Des données récentes de la CNAVTS précisent toutefois que l’âge moyen des départs en retraite recule : en 2020, il était de 63,5 ans contre 61,5 ans dix ans plus tôt. Cette évolution ne se fait pas sans dommages car, désormais, plus d’un salarié sur deux arrive à l’âge de la retraite en n’étant déjà plus en activité. Face à cette situation, certains experts alertent sur la nécessité de faire des efforts pour maintenir les seniors dans l’emploi. Le sociologue Robert Rochefort recommande ainsi de recourir à des « règles incitatives au cumul emploi-retraite », à l’adaptation des postes et des horaires de travail, à la prévention des situations de pénibilité, à la formation professionnelle et à des aides à la création ou à la reprise d’entreprise.
Partir à la retraite, ce n’est pas simple et cela se prépare
Si elle représente un enjeu économique et social, donc un enjeu collectif, la retraite est aussi un défi pour chaque personne. Toutes les enquêtes d’opinion ont des conclusions convergentes : les Français restent viscéralement attachés à la préservation des conditions dans lesquelles ils partent à la retraite. Cet attachement n’est pas sans lien avec la façon dont nos compatriotes perçoivent la vie professionnelle. Le travail étant de plus en plus décrit comme un monde pressurisant, la retraite devient une récompense, l’ultime finalité d’une carrière épuisante.
Néanmoins, même lorsqu’il est espéré depuis longtemps, l’arrêt de la vie professionnelle peut être mal vécu. Les difficultés concernent surtout les anciens cadres, qui ont eu des carrières particulièrement prenantes. Anasthasia Blanché observe ainsi, chez beaucoup d’anciens dirigeants, « un surinvestissement dans de nouvelles activités » qui s’accompagne d’une « peur du vide », de l’obsession du « remplissage de l’agenda » et d’un « besoin de raconter, longtemps et longtemps, ce qu’ils ont fait, comment ils ont existé professionnellement ». Dans son livre La retraite, une nouvelle vie, la psychanalyste explique cela par le fait que le travail est un « monde balisé » jouant un « rôle de matrice protectrice » et fournissant des « facteurs structurants » : un poste, un bureau, un emploi du temps contraint, des collègues, de nombreux autres interlocuteurs et l’appartenance à une catégorie socioprofessionnelle. La retraite représente une nouvelle étape de la vie. Elle impose un changement de rythme et provoque une perte de repères, la nostalgie d’une gloire passée, l’angoisse de devenir has-been, un sentiment de vide et d’inutilité.

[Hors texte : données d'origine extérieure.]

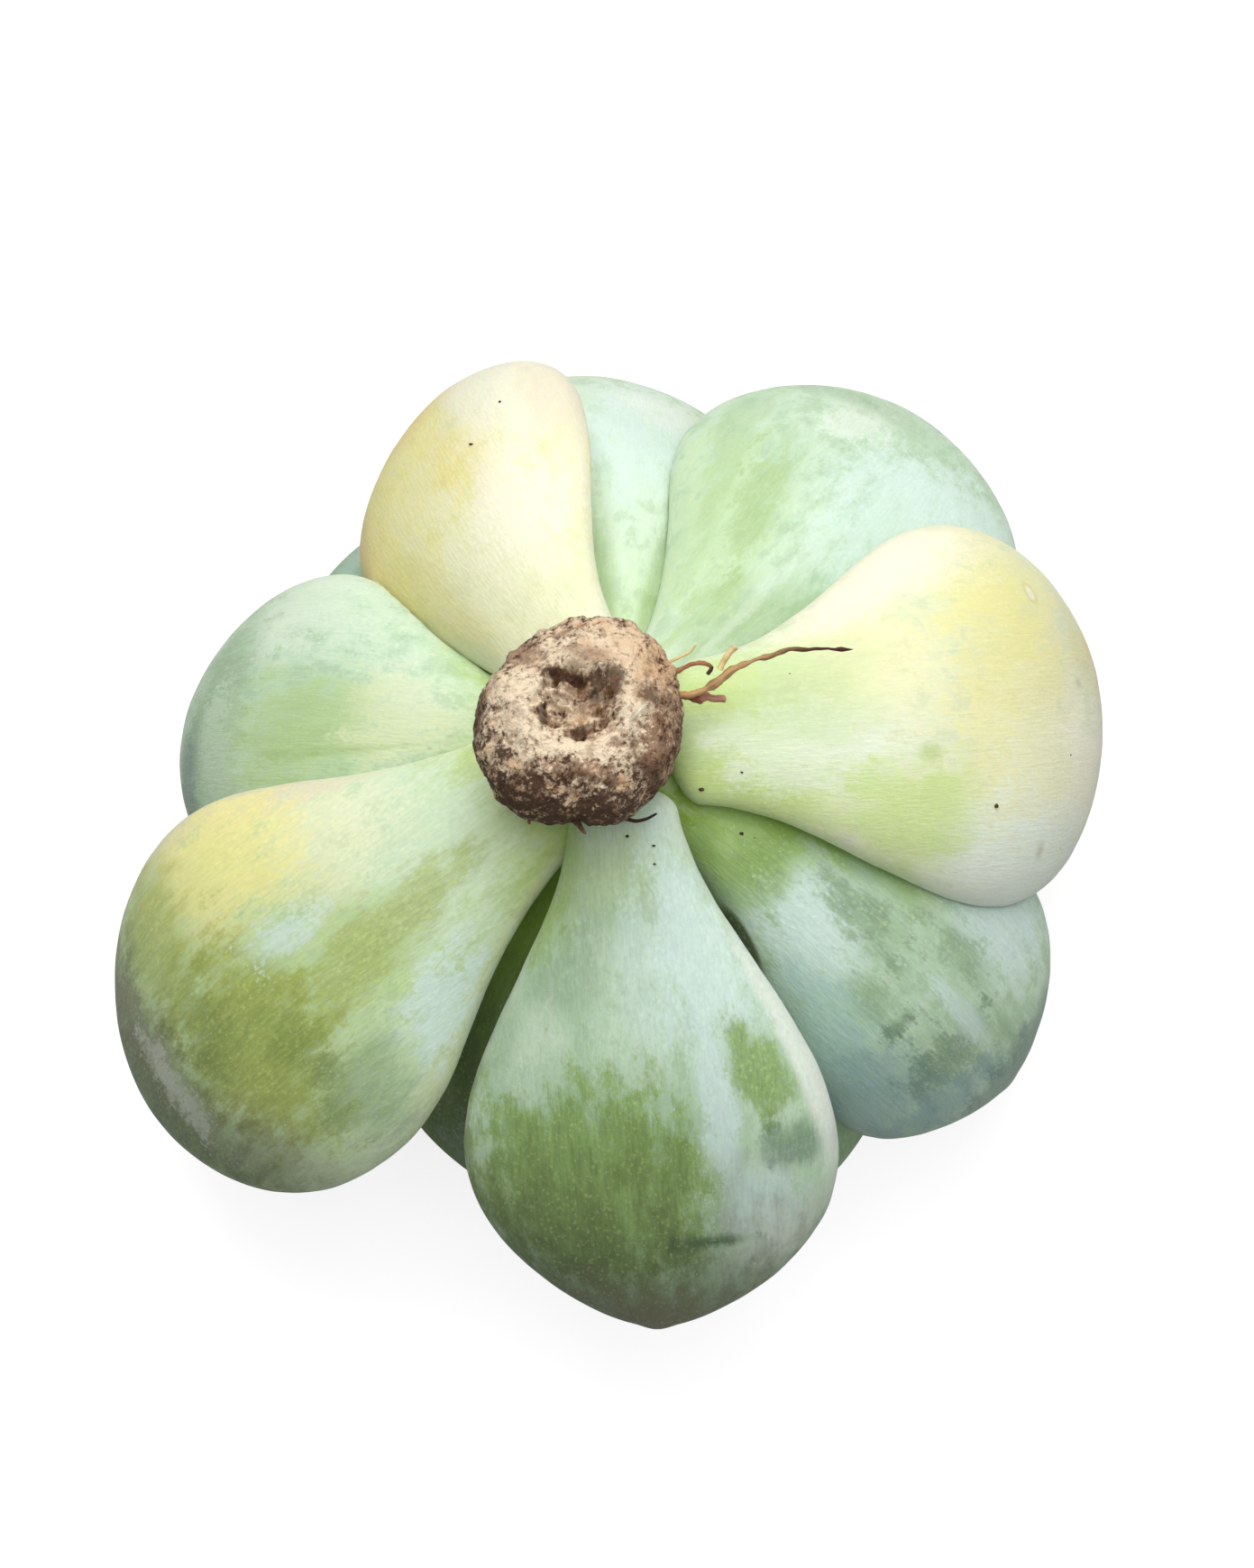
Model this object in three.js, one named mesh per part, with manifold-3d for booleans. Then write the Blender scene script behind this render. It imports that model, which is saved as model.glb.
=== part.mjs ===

Fort heureusement, des solutions existent pour ne pas rater le tournant du départ en retraite. Un rapport remis au Gouvernement en 2020 par Sophie Bellon, Olivier Mériaux et Jean-Manuel Soussan propose quelques idées intéressantes « pour favoriser le vieillissement actif ». Les trois auteurs suggèrent notamment d’aménager les fins de carrière en allégeant les responsabilités confiées aux seniors, en développant la collaboration intergénérationnelle, en finançant des formations de reconversion et en faisant davantage connaître des dispositifs comme la retraite progressive. En complément, Anasthasia Blanché conseille à chaque retraité de procéder à un « remaniement identitaire » en pensant « à réaffirmer ou à clarifier ses valeurs », en apprenant à gérer son temps différemment, en aspirant à de « nouveaux équilibres », en réfléchissant à des activités et à des projets épanouissants.